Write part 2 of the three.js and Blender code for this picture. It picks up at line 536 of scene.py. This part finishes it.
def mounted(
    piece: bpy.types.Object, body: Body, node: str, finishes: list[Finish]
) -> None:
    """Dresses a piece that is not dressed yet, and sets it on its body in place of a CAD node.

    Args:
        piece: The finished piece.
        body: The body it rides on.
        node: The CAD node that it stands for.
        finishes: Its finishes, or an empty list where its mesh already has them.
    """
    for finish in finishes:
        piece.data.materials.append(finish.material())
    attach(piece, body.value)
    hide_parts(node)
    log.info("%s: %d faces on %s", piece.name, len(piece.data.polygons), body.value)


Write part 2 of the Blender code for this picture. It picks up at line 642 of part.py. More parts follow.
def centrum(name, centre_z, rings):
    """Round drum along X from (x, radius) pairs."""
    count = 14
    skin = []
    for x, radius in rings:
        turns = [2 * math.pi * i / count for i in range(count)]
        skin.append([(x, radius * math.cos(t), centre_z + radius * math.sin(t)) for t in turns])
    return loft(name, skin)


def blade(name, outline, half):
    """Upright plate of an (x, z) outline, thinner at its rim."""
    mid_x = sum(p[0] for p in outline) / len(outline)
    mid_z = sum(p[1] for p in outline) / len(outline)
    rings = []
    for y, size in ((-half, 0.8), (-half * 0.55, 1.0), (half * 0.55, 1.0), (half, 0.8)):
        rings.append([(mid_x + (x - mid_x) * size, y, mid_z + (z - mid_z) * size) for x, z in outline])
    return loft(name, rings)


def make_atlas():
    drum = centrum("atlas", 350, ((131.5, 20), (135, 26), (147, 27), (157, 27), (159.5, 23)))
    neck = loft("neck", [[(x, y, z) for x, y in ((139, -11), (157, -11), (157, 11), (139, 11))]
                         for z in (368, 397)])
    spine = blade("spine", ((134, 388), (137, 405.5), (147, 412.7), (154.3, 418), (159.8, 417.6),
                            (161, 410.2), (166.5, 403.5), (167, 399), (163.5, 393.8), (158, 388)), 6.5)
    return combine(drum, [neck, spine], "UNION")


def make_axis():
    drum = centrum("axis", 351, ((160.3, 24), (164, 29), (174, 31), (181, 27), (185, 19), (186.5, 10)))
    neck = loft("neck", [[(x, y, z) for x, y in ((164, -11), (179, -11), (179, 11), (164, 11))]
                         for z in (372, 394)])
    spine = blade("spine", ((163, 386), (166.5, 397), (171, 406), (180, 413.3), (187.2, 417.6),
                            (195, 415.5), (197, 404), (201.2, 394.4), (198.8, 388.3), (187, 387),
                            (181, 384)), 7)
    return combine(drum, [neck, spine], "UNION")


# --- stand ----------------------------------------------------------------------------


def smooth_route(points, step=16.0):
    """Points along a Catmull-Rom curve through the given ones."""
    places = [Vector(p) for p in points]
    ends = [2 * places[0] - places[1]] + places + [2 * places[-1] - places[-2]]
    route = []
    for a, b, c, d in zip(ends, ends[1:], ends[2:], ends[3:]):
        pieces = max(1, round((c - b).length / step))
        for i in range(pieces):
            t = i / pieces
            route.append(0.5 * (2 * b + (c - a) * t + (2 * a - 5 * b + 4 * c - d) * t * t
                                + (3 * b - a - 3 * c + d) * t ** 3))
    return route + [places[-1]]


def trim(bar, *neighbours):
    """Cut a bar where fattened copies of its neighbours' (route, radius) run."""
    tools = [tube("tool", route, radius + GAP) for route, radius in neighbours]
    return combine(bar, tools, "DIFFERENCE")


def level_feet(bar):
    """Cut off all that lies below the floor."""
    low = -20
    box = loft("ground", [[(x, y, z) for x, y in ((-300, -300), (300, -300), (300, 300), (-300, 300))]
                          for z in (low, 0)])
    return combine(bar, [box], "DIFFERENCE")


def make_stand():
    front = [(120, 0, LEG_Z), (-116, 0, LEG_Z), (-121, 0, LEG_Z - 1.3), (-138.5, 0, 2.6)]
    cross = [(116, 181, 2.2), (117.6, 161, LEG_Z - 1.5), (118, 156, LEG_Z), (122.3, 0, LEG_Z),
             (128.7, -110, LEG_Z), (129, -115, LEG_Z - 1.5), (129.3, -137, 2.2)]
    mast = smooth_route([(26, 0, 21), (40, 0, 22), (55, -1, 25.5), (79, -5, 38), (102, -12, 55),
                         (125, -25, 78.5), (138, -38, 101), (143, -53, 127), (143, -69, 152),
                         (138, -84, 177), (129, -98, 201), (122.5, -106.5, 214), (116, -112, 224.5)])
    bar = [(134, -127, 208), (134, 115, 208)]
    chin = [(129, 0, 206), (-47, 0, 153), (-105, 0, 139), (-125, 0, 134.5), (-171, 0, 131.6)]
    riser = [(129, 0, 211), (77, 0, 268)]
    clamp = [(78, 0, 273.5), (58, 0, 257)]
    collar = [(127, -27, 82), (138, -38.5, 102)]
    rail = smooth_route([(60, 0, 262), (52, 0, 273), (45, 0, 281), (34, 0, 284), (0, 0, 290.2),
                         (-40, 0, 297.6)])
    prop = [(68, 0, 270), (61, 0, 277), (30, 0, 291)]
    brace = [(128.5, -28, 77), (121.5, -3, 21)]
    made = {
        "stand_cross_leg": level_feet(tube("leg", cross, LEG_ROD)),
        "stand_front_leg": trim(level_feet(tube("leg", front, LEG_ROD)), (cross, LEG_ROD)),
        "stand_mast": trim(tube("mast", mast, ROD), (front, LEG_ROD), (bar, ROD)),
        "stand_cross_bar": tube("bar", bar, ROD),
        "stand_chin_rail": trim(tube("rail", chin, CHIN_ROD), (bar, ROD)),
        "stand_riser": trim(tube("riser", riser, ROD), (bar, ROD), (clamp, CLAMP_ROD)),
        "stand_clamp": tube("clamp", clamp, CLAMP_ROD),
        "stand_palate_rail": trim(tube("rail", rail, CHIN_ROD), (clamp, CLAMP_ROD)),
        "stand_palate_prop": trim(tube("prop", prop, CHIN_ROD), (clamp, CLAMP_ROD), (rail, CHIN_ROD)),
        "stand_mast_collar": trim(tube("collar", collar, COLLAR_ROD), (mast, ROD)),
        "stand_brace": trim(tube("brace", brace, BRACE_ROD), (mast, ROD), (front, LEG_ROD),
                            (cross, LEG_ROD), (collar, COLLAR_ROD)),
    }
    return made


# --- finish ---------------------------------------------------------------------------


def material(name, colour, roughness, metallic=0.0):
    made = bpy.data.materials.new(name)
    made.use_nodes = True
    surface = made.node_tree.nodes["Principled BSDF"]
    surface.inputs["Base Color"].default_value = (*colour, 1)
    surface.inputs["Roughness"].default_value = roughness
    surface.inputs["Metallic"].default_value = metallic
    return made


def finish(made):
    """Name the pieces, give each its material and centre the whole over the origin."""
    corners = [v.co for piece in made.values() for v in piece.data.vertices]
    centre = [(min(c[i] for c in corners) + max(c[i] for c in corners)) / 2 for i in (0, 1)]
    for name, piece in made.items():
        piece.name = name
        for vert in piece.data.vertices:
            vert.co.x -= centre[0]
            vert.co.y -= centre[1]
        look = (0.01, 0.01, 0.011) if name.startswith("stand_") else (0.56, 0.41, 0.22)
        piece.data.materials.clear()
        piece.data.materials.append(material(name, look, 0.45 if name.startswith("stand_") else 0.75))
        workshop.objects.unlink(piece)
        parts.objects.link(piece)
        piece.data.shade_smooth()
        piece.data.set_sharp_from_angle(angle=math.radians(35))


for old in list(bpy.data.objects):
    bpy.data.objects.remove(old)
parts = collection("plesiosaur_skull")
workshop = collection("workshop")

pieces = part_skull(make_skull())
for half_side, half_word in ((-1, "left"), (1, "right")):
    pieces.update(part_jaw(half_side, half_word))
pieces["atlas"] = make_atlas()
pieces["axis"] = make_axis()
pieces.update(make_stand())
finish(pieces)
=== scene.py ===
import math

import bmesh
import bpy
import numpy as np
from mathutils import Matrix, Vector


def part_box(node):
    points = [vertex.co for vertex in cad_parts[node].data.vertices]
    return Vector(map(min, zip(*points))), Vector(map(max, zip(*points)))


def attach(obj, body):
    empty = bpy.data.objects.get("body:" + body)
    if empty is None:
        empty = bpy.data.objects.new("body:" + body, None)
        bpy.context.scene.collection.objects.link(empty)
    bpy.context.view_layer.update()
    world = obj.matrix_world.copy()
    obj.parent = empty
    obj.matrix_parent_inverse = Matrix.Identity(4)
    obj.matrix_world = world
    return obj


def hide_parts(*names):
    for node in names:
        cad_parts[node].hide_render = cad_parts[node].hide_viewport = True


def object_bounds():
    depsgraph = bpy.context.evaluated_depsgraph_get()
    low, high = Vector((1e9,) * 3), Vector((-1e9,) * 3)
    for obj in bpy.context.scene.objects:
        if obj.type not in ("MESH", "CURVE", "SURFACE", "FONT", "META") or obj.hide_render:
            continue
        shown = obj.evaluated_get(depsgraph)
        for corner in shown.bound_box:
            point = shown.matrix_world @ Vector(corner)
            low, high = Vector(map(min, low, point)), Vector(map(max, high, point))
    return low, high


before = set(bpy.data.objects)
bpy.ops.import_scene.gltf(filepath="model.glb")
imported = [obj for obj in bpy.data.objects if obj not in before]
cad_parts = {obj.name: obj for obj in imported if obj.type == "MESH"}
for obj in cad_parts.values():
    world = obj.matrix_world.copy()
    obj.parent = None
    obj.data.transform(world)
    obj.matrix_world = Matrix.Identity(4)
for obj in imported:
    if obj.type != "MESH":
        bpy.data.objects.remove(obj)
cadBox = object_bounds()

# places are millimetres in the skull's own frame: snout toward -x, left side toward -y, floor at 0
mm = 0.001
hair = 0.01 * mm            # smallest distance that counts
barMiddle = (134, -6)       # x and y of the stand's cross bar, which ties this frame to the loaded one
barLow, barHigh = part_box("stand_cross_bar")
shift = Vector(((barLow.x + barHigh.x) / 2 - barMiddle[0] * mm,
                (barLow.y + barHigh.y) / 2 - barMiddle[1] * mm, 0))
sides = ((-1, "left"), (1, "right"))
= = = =
EXERCISE OBJECTIVE — Among the records above, extract exactly the lines from the line with "if empty is" to the line with "obj.matrix_world = world", both lines included, and leave out the rest.

COMPLETED EXERCISE —
    if empty is None:
        empty = bpy.data.objects.new("body:" + body, None)
        bpy.context.scene.collection.objects.link(empty)
    bpy.context.view_layer.update()
    world = obj.matrix_world.copy()
    obj.parent = empty
    obj.matrix_parent_inverse = Matrix.Identity(4)
    obj.matrix_world = world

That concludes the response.